Tracking & Prospect Context
While the sequence runs, you see everything in the same dashboard:
- Connection acceptance rate
- Message opens, link clicks, replies
- Which contacts are in which stage
And because the list was enriched by Origami, each contact card still shows their enriched profile data — title, company details, tech stack, tools used — so you instantly recall why you reached out. This context is invaluable when someone replies “Tell me more” and you need to reference their specific situation in under 20 seconds.
Cost
The sequencer itself is free on all Origami paid plans.
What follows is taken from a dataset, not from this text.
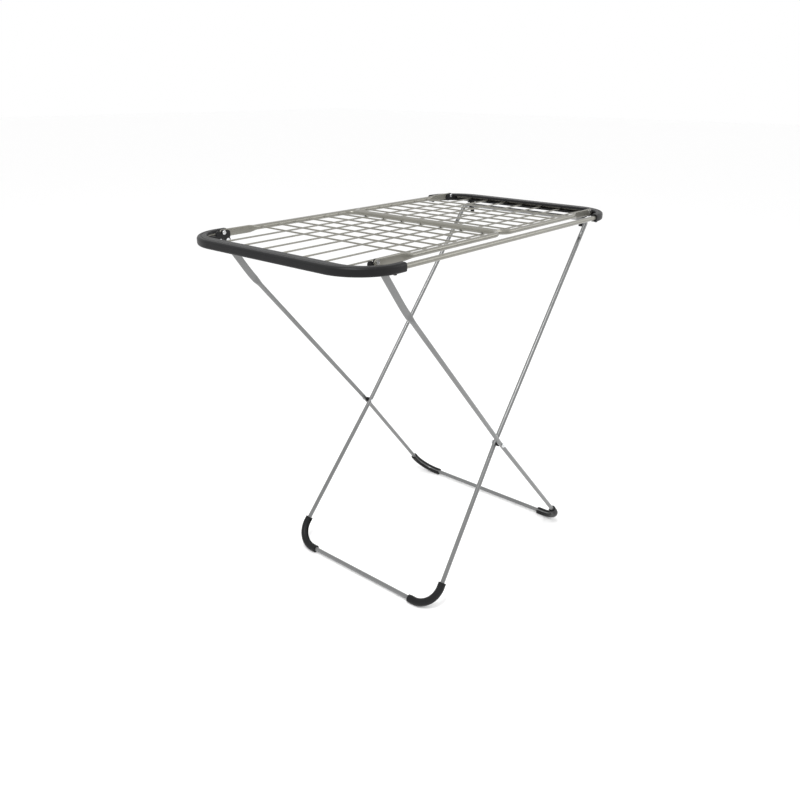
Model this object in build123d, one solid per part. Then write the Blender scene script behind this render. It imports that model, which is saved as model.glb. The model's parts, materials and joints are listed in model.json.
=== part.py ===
from build123d import *
import os

# Folding clothes drying rack: a tube table with seven lines, two wings that fold in over it, and
# two crossed leg frames under it.  Millimetres, +Z up, +X to the right end of the table, -Y to
# the front.  The origin is on the floor under the middle of the table.

# ---- driving dimensions -------------------------------------------------------------------------
TUBE_R = 6.0                # outer radius of every tube
TUBE_WALL = 1.0
BORE_R = TUBE_R - TUBE_WALL
WIRE_R = 2.0                # hanging lines
FLAT_THICK = 3.0            # a tube end pressed flat
PRESS_RUN = 30.0            # length of the change from flat to round

FRAME_X = 514.0             # table frame tube: centre line of its ends, sides and height
FRAME_Y = 284.0
FRAME_Z = 950.0
FRAME_BEND = 98.0
RAIL_HALF = 412.5           # the side rails meet the end bows here, inside the covers
PLUG_LENGTH = 30.0
PLUG_PAST = 3.0             # how far a joint plug reaches into the end bow
LINE_COUNT = 7
LINE_PITCH = 64.0
LINE_Z = 948.4

COVER_X = 526.0             # end covers: outer and inner outline, top and bottom
COVER_Y = 293.0
COVER_BEND = 110.0
COVER_IN_X = 493.0
COVER_IN_Y = 275.0
COVER_IN_BEND = 75.0
COVER_LOW = 940.0
COVER_TOP = 960.0
COVER_ARM_X = {"left": 397.0, "right": 409.0}
COVER_LIP_Z = 944.3         # underside of the cover at its inner edge
SLOT_LOW = 946.2
SLOT_TOP = 953.5
CREASE = 6.5                # fillet of the top outer edge
RIM = 3.5                   # fillet of the top inner edge
GROOVE_INSET = 9.0          # groove along the top, from the outer edge
GROOVE_WIDTH = 1.6
GROOVE_DEPTH = 1.0
BELLY = 5.0                 # fillet of the bottom outer edge
SCREW_X = 423.0             # screws under the covers' arms, beyond the joint plugs
SCREW_Y = 283.5
SCREW_R = 1.5
SCREW_HEAD_R = 4.0

WING_Y = 248.0              # wing rails
WING_Z = 956.8
WING_BEND = 28.0
WING_LENGTH = 438.6         # hinge axis to the centre line of the cross rail
WING_FLAT_Y = 245.1
WING_FLAT_RUN = 76.0
WING_LINE_COUNT = 6
WING_LINE_FIRST = 119.0
WING_LINE_PITCH = 54.0
WING_LINE_Z = 957.0
HINGE_X = {"left": -433.0, "right": 457.0}
HINGE_Z = 958.8
STRIP_R = 9.0               # half width of a pressed end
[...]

You only pay for the credits used to enrich the leads (building the list). Sending LinkedIn sequences doesn’t burn credits — you just need a paid plan ($29/month+). The free plan gives you 1,000 credits to build a test list and try a few sequences manually, but bulk sequencing unlocks with the Starter plan.
What Results to Expect in 2026
Based on my campaigns targeting Costa Rican bank decision-makers:
- Connection acceptance rate: 30-38% with Spanish notes, 28-32% with English. Average 35%.
- Reply rate (positive): 8-12% end up booking a call or expressing interest. You’re not selling here — you’re generating curiosity and permission to follow up.
- Meetings booked per 100 invites sent: 8-12. That means if your qualified list is 65 contacts, expect 5-8 discovery calls. That’s enough pipeline for most B2B fintech vendors targeting the Costa Rican market.
When to Iterate vs. Scrap
Run the sequence for 10 days without touching it. Then look at the data:
- If acceptance rate <25%: Your connection notes are too salesy or irrelevant. Test shorter notes, add a compliment, or try full Spanish.
- If connection rate is high but replies low: Your follow-up messages aren’t hitting the right pain point. Segment the list further — send different Touch 2 messages to state-owned vs private banks.
- If you get replies but no meetings: Your soft close is too passive or too aggressive. Test a direct CTA like “Open to a 10-min call next week?”
Never throw away the entire list. A contact who didn’t reply in 7 days might reply in 30. Origami’s sequencer lets you pause and re-enroll later with a different angle.